Organizations like the American Jewish Committee and the Anti-Defamation League have since urged the confirmation of President Biden’s Special Envoy nominee Deborah Lipstadt, who called the rise in antisemitism “staggering” in her confirmation hearing on Tuesday.
Lipstadt, who is currently the Dorot Professor of Modern Jewish and Holocaust Studies at Emory University, previously served on the United States Holocaust Memorial Council.
“Dr. Deborah Lipstadt’s confirmation as the U.S. Special Envoy to Monitor and Combat Anti-Semitism would send a powerful signal to governments around the world that the U.S. takes combating antisemitism seriously and calls on them to do the same,” the ADL stated on their website.
The Vice President of the ADL’s Center on Extremism, Oren Segal, told ABC News about the importance of taking this data seriously and recognizing antisemitism and hate.
“And I should note that in the fight against antisemitism, ADL’s mission recognizes that you have to stand up and combat all forms of hatred, right, that you know, where racism or misogyny and Islamophobia grow so does antisemitism, and vice versa,” Segal said.
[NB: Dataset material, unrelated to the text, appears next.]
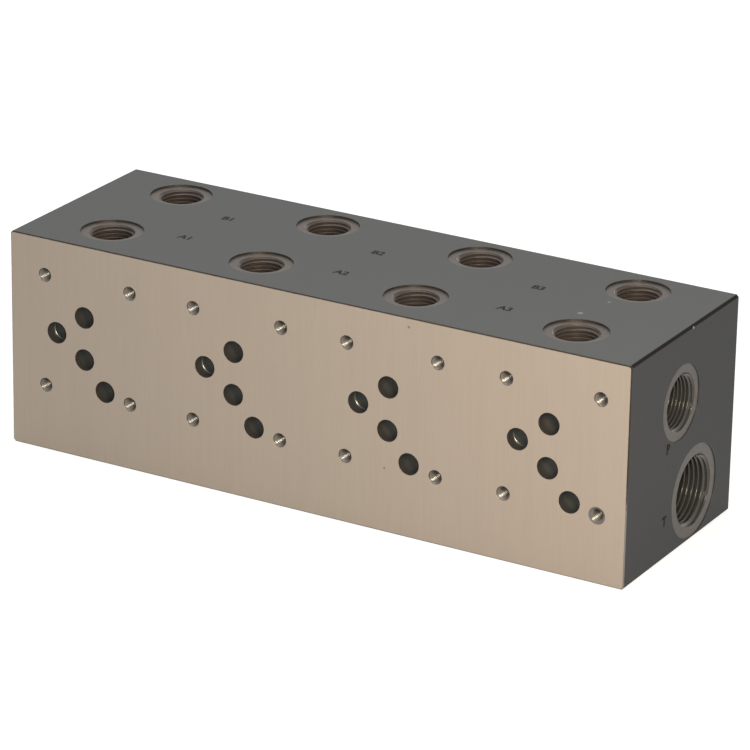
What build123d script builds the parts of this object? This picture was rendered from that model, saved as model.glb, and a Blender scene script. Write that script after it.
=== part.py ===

“The other thing that is important is to, you know, have leaders, policymakers, elected officials, reject antisemitism wherever and whenever it arises,” he continued. “Right? So, one of the problems that we’re seeing today is the normalization of antisemitism. I would even argue inability to recognize it. And that’s why it’s really important that people speak out against that wherever it happens.”
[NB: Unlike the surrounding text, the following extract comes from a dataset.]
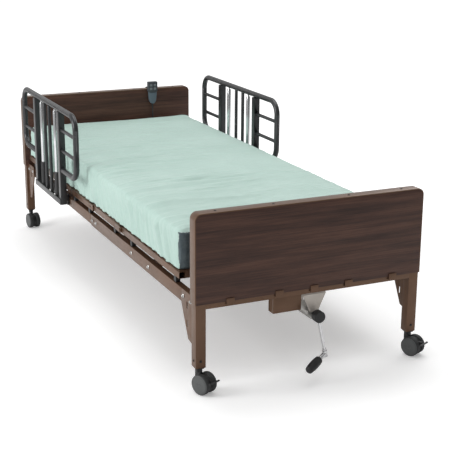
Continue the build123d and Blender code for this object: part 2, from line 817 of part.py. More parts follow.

Lipstadt declined ABC News’ request for comment.
JewBelong is focused on raising awareness with their campaign that has garnered appreciation from the Jewish community and allies alike.
“I think allyship is very, very important. And I think that we’re hearing a lot from that,” said Gottesman. “We’re hearing from people who are Jewish too, who feel like they are seen – people who say things like, I am so glad that I see those billboards up because it has been a really rough time right now and I’m glad to see someone is saying something.”
Gottesman told ABC News that a woman even traveled from miles away to see one of the billboards in New York.
“I’m going to come because I want to stand there and see the billboard. I saw it on social media, but I want to come and see it because it’s really important to me,” she says the woman told her. “And then she got back to us,” Gottesman added. “She said, ‘I did and I started to cry when I saw it because I really feel like it was so important to see.’”
Despite overwhelmingly positive reception, JewBelong has been on the receiving end of hateful messages, too according to screenshots of emails and social media comments that Gottesman shared with ABC News.“We’re getting people saying you know, Hitler should have finished you all off…” she said.
Nevertheless, JewBelong is determined to keep going. “The point is never to like, worry about the people who really hate you.” said Gottesman.
The group says people all over the country have reached to ask about getting a billboard in their cities and has plans to expand in the coming weeks, with one going up in downtown Toronto on February 28.